Data excerpt -
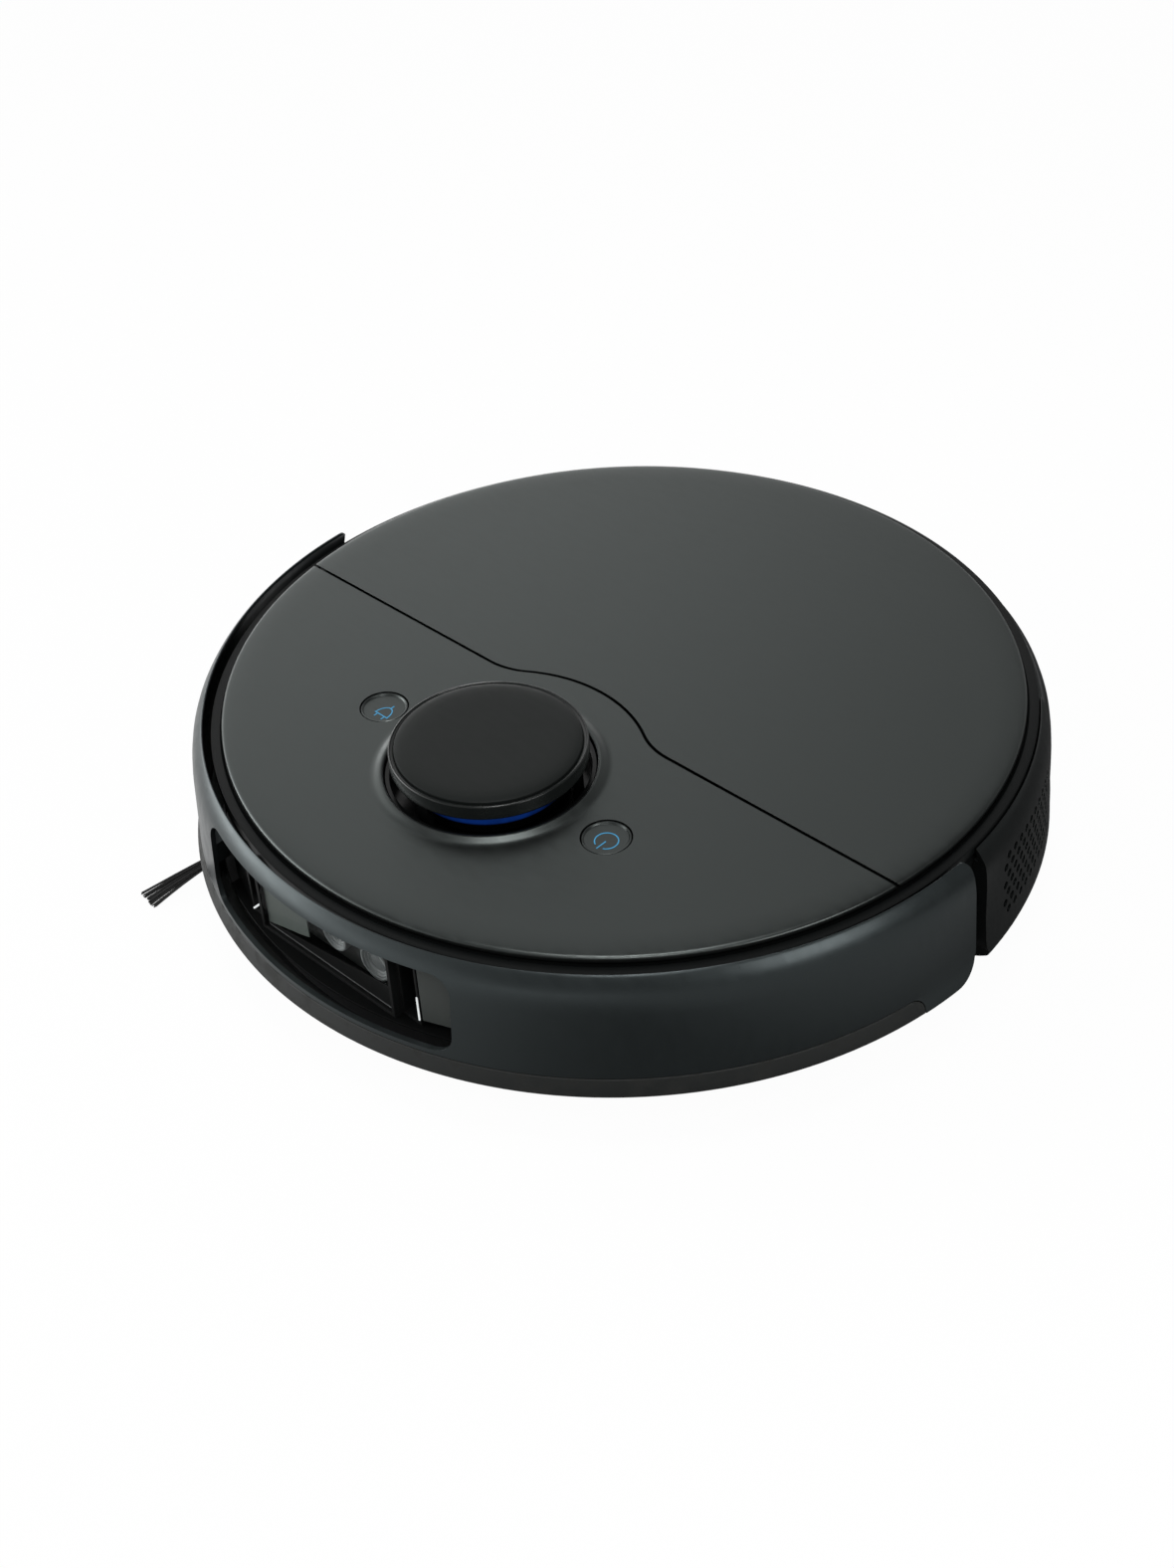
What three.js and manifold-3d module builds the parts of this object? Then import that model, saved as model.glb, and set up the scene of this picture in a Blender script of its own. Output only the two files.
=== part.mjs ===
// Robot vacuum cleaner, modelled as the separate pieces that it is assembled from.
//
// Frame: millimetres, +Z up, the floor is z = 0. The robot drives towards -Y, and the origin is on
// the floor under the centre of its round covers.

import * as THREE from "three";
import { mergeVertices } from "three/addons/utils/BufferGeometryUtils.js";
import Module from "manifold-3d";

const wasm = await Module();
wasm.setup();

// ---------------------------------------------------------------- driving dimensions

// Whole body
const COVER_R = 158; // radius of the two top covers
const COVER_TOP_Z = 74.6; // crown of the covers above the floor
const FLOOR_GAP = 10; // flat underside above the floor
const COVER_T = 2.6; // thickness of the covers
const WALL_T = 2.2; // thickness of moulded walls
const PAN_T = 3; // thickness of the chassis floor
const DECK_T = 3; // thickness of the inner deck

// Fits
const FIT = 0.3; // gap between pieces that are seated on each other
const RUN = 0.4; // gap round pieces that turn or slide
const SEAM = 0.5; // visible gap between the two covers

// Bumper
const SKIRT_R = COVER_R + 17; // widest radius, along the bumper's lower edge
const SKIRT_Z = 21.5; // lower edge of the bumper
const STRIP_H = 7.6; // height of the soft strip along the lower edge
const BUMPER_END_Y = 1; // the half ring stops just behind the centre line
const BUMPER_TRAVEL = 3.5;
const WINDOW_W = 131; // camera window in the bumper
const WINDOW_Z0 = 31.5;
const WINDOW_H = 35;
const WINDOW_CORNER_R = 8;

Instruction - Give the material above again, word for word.

Result of the task -
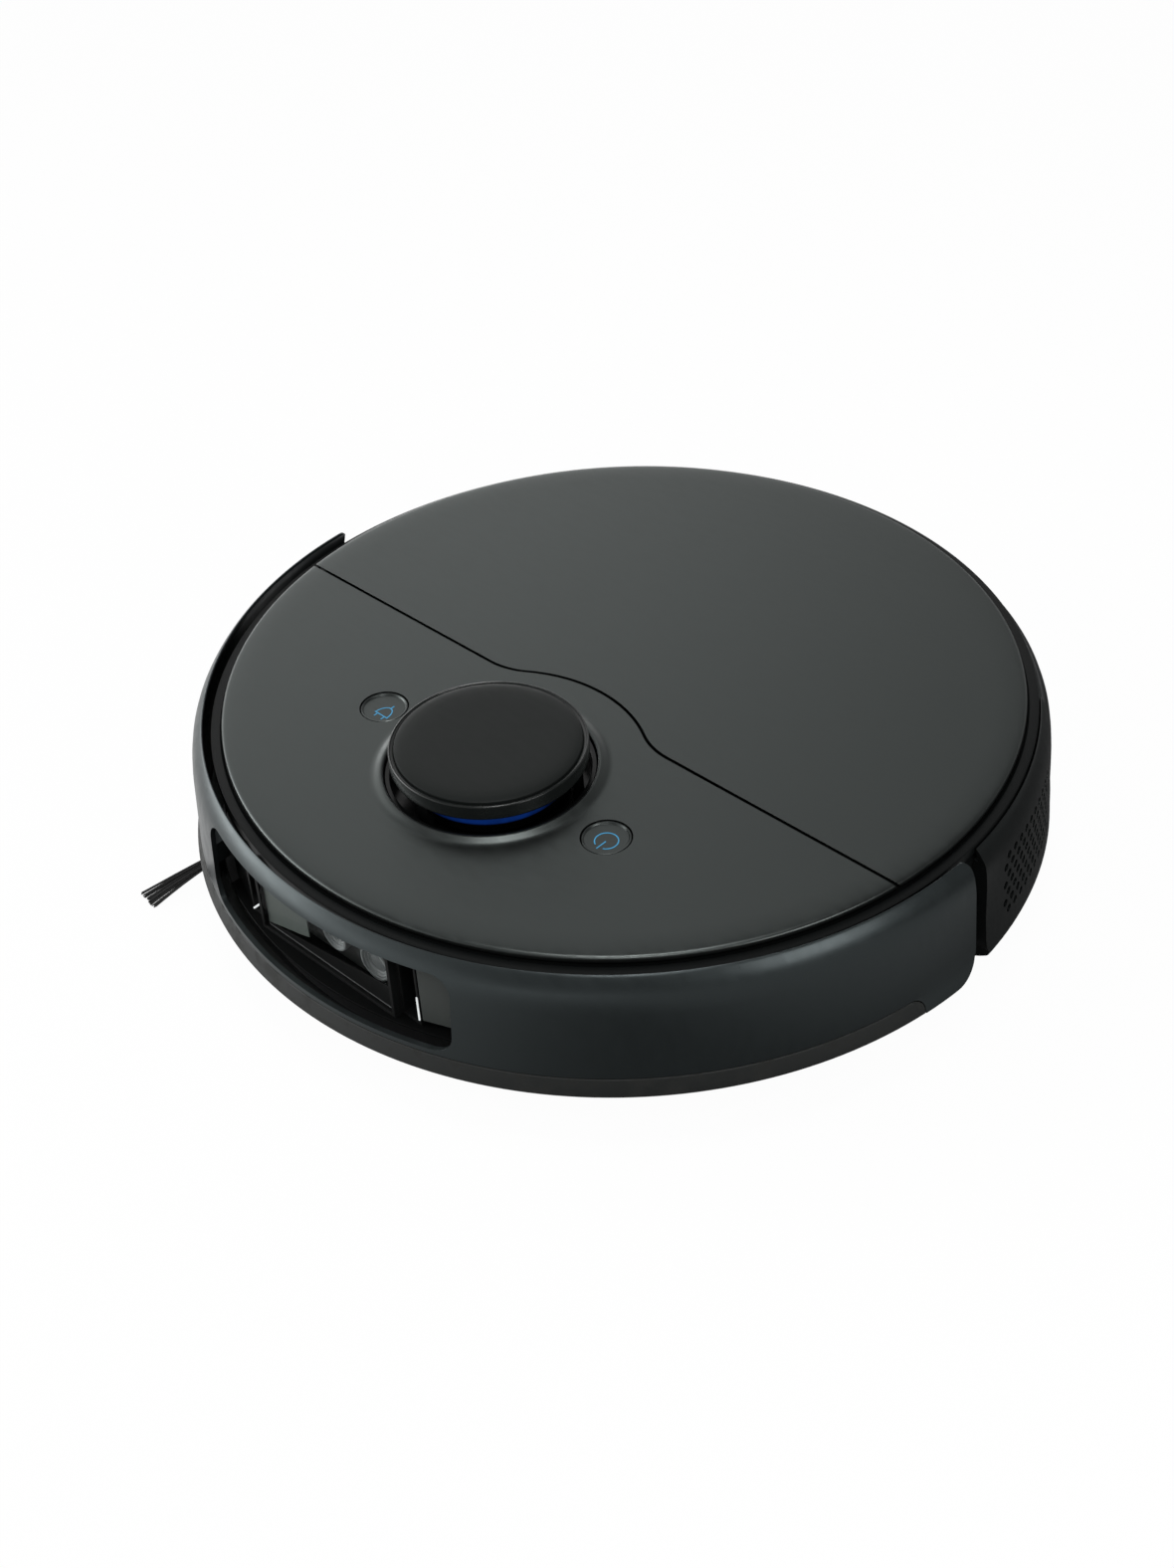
What three.js and manifold-3d module builds the parts of this object? Then import that model, saved as model.glb, and set up the scene of this picture in a Blender script of its own. Output only the two files.
=== part.mjs ===
// Robot vacuum cleaner, modelled as the separate pieces that it is assembled from.
//
// Frame: millimetres, +Z up, the floor is z = 0. The robot drives towards -Y, and the origin is on
// the floor under the centre of its round covers.

import * as THREE from "three";
import { mergeVertices } from "three/addons/utils/BufferGeometryUtils.js";
import Module from "manifold-3d";

const wasm = await Module();
wasm.setup();

// ---------------------------------------------------------------- driving dimensions

// Whole body
const COVER_R = 158; // radius of the two top covers
const COVER_TOP_Z = 74.6; // crown of the covers above the floor
const FLOOR_GAP = 10; // flat underside above the floor
const COVER_T = 2.6; // thickness of the covers
const WALL_T = 2.2; // thickness of moulded walls
const PAN_T = 3; // thickness of the chassis floor
const DECK_T = 3; // thickness of the inner deck

// Fits
const FIT = 0.3; // gap between pieces that are seated on each other
const RUN = 0.4; // gap round pieces that turn or slide
const SEAM = 0.5; // visible gap between the two covers

// Bumper
const SKIRT_R = COVER_R + 17; // widest radius, along the bumper's lower edge
const SKIRT_Z = 21.5; // lower edge of the bumper
const STRIP_H = 7.6; // height of the soft strip along the lower edge
const BUMPER_END_Y = 1; // the half ring stops just behind the centre line
const BUMPER_TRAVEL = 3.5;
const WINDOW_W = 131; // camera window in the bumper
const WINDOW_Z0 = 31.5;
const WINDOW_H = 35;
const WINDOW_CORNER_R = 8;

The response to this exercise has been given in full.